Films to be screened include:

Exportadora de Sal  (2007, 7 minutes, Baja California)
The oddly mysterious and curiously appealing terrain of an enormous evaporative-based salt mine in Mexico.
GEOTÉRMOELÉCTRICA: Cerro Prieto (2012, 5 minutes, Baja California)
A two-channel video about the perceptual and metaphorical characteristics of a gigantic geothermal energy field in Baja California.

The Humboldt Bay Project: POWER (2014, 10 min, California)Examines the power infrastructure of Humboldt Bay, including its recently-upgraded and formerly nuclear power plant, its electrical grid and natural gas infrastructure, as well as this region’s principal renewable energy resources.

The Humboldt Bay Project: WATER (2014, 10 min, California)

Examines the natural and anthropogenic watersheds of Humboldt Bay, documenting the region’s distinctive water infrastructure and water quality issues.
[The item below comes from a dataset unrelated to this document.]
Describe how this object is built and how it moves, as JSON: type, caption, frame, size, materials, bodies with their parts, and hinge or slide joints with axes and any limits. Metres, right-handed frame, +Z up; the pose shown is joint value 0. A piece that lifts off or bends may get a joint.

 The Humboldt Bay Project: SHORELINE (2014, 10 min, California)
Inventories the more than one hundred miles of shoreline that encircles Humboldt Bay.

Cynthia Hooper has worked with Tijuana’s complex urban infrastructure, contested and politicized water issues along the U.S./Mexico border, as well as projects about California’s Klamath and Ohio’s Cuyahoga rivers. Recent work includes an investigation of the artificial wetlands of Mexico’s Colorado River Delta, as well as the built environment of California’s Humboldt Bay. Exhibitions include the Center for Land Use Interpretation in Los Angeles, the Museum of Modern Art in Mexico City, the Centro Cultural Tijuana, and MASS MoCA, and recent publications include Arid: A Journal of Desert Art, Design and Ecology. Cynthia has also been awarded residencies at the Headlands Center for the Arts and the Djerassi Resident Artists Program, as well as grants from the Graham Foundation for Advanced Studies in the Fine Arts and the Gunk Foundation. She lives in Northern California.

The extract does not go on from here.